Anche questo motivo non è fondato in quanto frutto di una non attenta e non corretta lettura della sentenza impugnata con la quale la corte di appello non ha ritenuto inammissibile (ex art. 345 c.p.c.) la domanda dell’appellante volta alla dichiarazione di nullità del contatto per incommerciabilità del bene alienato (e, quindi, per mancanza o per illiceità dell’oggetto a norma degli articoli 1346 e 1418 c.c.). Al contrario la corte territoriale si è dilungata, nel l’esaminare la detta domanda, ritenendola infondata e non inammissibile per tardività o per genericità. La pronuncia di inammissibilità è invece relativa alla domanda di annullamento che – come risulta dalla consentita lettura degli atti processuali e, in particolare, dell’atto di citazione e dell’atto di appello come predisposti dalla curatela ricorrente – quest’ultima ha proposto solo nel giudizio di secondo grado in modo assolutamente generico non avendo in alcun modo dedotto ed illustrato le cause di annullabilità di cui agli articoli 1425 e seguenti c.c. (con riferimento, in particolare, ai vizi del consenso quali errore, violenza e dolo) ed avendo sempre richiamato gli articoli 1346 e 1418 c.c. a sostegno della nullità del contratto con oggetto privo del requisito della liceità in quanto incommerciabile.

Con il terzo motivo il ricorrente denuncia violazione degli articoli 15 legge 10/1977, 17, 31 e 40 legge 47/1985, 1346 e 1418 c.c., 345 e 164 c.p.c., nonché vizi di motivazione, sostenendo che dall’annullamento del contratto dedotto in giudizio scaturisce il congruo diritto alla restituzione del prezzo e degli accessori, nonché al risarcimento del danno.
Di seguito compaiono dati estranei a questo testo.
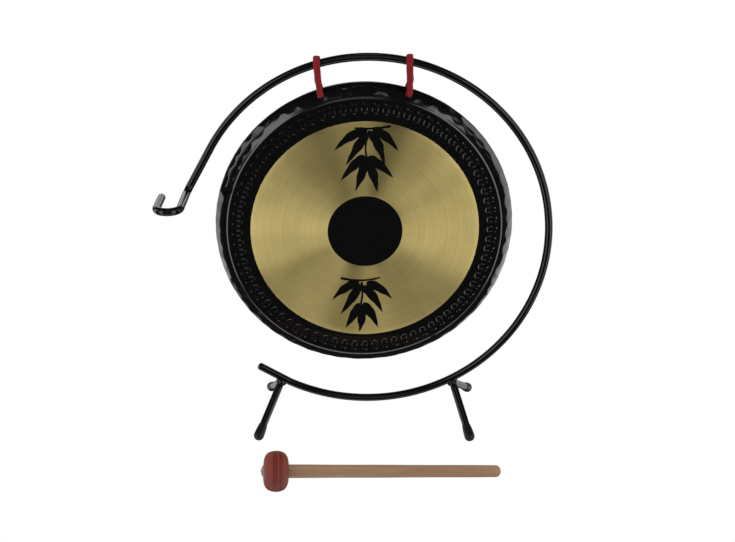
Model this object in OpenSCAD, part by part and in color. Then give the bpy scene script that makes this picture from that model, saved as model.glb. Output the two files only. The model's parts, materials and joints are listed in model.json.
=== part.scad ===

Con il quarto motivo il […] denuncia violazione degli articoli 91 e 92 c.p.c. deducendo che la corte di appello avrebbe dovuto accogliere il gravame con conseguente condanna degli appellati al pagamento delle spese dei due gradi del giudizio di merito.

I detti motivi sono logicamente assorbiti presupponendo l’accoglimento dei primi due motivi di ricorso che invece, come sopra rilevato, sono infondati.